• Problem requirements: Which lines contain the string "manifold"? Please list every one of them.

• Data extract:
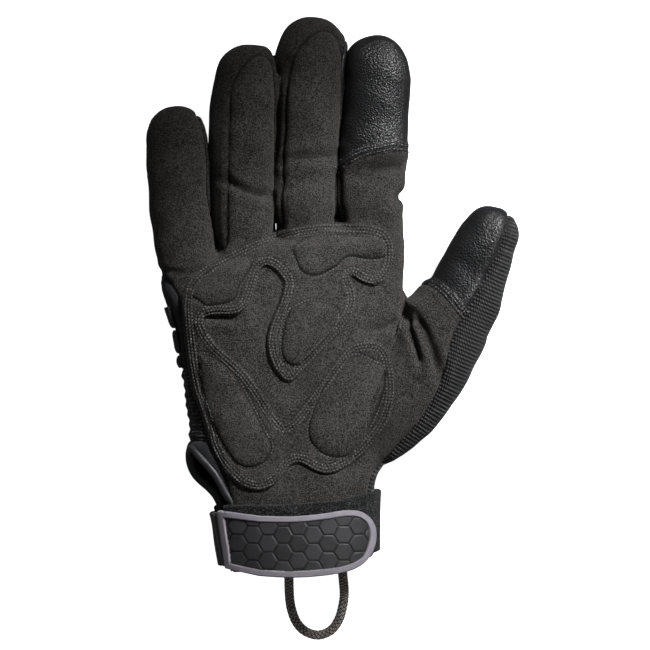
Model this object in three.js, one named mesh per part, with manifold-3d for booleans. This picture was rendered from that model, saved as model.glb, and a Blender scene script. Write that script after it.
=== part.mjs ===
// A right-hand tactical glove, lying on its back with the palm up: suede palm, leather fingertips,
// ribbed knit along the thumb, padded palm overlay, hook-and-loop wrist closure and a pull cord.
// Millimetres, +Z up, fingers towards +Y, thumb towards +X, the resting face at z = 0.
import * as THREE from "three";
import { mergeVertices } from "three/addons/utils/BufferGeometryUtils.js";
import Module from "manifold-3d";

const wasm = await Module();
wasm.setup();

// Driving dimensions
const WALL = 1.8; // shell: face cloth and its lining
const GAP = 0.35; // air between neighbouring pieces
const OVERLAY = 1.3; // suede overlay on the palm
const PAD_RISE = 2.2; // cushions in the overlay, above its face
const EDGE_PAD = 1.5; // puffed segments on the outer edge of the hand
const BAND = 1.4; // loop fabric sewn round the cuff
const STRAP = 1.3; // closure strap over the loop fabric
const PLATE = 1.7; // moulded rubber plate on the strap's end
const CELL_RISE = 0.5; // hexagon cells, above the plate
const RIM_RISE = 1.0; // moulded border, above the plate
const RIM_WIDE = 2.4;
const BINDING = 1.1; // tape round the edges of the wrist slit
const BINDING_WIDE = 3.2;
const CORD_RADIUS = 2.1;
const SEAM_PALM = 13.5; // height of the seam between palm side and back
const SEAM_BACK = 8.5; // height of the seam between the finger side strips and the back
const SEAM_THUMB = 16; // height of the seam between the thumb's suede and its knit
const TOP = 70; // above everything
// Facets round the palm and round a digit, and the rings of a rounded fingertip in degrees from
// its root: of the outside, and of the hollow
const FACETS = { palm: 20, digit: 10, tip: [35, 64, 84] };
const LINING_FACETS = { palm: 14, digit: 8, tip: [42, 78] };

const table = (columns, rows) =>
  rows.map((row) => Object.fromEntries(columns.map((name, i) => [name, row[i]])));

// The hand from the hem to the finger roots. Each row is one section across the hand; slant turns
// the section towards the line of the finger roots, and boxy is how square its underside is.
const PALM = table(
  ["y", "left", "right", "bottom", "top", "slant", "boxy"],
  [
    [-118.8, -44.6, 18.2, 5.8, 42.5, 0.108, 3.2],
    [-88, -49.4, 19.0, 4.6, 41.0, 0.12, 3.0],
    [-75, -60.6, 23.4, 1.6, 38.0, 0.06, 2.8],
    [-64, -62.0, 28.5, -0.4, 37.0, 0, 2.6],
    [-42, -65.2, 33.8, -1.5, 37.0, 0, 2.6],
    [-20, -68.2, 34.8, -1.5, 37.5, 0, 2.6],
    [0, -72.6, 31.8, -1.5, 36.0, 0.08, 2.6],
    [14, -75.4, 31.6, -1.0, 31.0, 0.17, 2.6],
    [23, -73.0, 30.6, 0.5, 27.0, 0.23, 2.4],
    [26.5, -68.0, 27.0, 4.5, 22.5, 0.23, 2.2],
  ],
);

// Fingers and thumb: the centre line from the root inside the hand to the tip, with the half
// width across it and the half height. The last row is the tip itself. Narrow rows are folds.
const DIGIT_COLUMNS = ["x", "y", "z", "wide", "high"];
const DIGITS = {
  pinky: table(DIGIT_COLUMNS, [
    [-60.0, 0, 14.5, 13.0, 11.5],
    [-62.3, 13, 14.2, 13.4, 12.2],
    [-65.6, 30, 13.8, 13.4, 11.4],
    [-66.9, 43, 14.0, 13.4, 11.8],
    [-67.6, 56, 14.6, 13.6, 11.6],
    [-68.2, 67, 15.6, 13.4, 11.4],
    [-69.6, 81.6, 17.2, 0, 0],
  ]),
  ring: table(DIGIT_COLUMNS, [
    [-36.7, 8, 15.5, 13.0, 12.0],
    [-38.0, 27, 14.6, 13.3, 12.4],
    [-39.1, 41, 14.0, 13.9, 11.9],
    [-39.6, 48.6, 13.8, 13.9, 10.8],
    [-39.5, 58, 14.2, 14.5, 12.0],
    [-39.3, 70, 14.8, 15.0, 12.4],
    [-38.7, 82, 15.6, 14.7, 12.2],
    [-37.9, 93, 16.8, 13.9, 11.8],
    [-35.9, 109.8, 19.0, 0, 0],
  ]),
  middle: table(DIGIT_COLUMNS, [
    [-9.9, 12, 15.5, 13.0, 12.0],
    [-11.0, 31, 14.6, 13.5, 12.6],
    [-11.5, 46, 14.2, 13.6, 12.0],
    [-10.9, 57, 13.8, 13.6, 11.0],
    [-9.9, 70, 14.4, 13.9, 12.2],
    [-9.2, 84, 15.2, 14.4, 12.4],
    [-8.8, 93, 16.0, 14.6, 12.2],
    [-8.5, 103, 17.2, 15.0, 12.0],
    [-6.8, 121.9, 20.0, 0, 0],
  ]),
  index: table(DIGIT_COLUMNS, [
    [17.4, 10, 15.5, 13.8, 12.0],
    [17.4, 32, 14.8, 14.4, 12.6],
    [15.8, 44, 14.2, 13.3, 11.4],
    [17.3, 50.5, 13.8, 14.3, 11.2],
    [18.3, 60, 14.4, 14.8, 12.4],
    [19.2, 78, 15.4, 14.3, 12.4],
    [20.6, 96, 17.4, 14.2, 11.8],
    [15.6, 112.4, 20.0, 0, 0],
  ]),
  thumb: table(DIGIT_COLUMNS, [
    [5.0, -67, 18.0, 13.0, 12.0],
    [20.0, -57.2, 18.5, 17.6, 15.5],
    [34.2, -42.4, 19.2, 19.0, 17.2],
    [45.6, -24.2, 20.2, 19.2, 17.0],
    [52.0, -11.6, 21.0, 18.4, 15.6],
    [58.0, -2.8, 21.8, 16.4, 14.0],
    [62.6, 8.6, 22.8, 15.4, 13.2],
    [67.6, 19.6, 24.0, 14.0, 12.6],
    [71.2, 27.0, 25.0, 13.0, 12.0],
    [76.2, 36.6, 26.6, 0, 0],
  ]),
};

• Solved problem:
Model this object in three.js, one named mesh per part, with manifold-3d for booleans. This picture was rendered from that model, saved as model.glb, and a Blender scene script. Write that script after it.
import Module from "manifold-3d";